Types of Conformal Coating: Exploring Materials for Enhanced PCP Protection

types of conformal coating

With the rise of IoT and technology in general, electronics are featured in many environments, exposing delicate electronic connections to potential hazards like extreme temperatures, moisture, and dust. These factors can damage components and compromise the assembly’s integrity.

A proactive measure to safeguard your electronic assembly is the use of conformal coating during the printed circuit board (PCB) production process. This technique involves applying a thin, transparent film that adheres to the circuit board’s shape, shielding its components from harm.

When designing a PCB for potentially challenging environments, it’s crucial to determine if a conformal coating is suitable for your application. If so, you’ll need to evaluate the different types of conformal coatings available and select the most appropriate application method.

With that in mind, let’s delve into the various conformal coating options at your disposal:

Methods of Conformal Coating

As we explore the world of conformal coatings for PCB protection, it’s essential to understand the variety of options available. Each type of conformal coating offers unique characteristics, benefits, and potential drawbacks, making them suitable for different applications and environmental conditions. 

Popular methods of PCB conformal coating include:

  • Brush
  • Spray
  • Dipping
  • Selective coating

Brush Method

A simple application method, this is best for low-volume production, rework, and repair.

Brush coating is done by hand and tends to be thicker and less cosmetically appealing. This option is best for those without the tools to utilize other options or when working on a few boards at a time.

Spray Method

This method involves using an aerosol spray to apply the coating. Also better for lower-volume production, spraying can be time-consuming because all areas that don’t require coating need to be masked.

This method provides a superior surface finish and is cost-effective, but doesn’t offer deep board penetration.

Dipping Method

“Dipping” involves submerging the board in a coating solution, then withdrawing it.

Good for high-volume production, this method is fast, accurate, and completely penetrates the board, coating the entirety of the assembly. However, masking must be perfect to avoid leakage, making many boards unsuitable due to design. Only boards that accept coating on both sides can be subject to this method.

Selective Coating Method

This strategy uses automated robotic spray nozzles to apply conformal coating to specific assembly areas.

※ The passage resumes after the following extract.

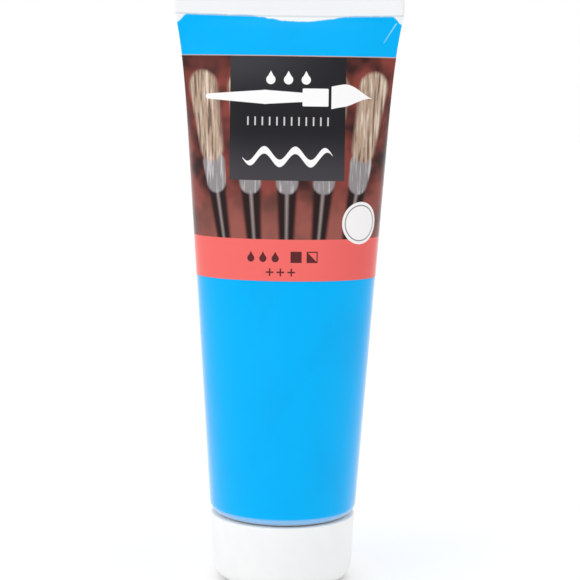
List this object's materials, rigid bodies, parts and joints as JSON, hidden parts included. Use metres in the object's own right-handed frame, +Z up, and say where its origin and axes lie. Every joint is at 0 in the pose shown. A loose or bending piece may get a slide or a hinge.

Another high-volume method, selective coating is fast and accurate and applies the coating directly to the areas of the board where it is required, eliminating the need for masking.

You must design your circuit board to be compatible with selective coating.

Types of Conformal Coating

As we continue to dive into the realm of conformal coatings for PCB protection, it’s important to familiarize yourself with the diverse materials employed in the process. This knowledge can help you decide what material to select for safeguarding your electronic assemblies.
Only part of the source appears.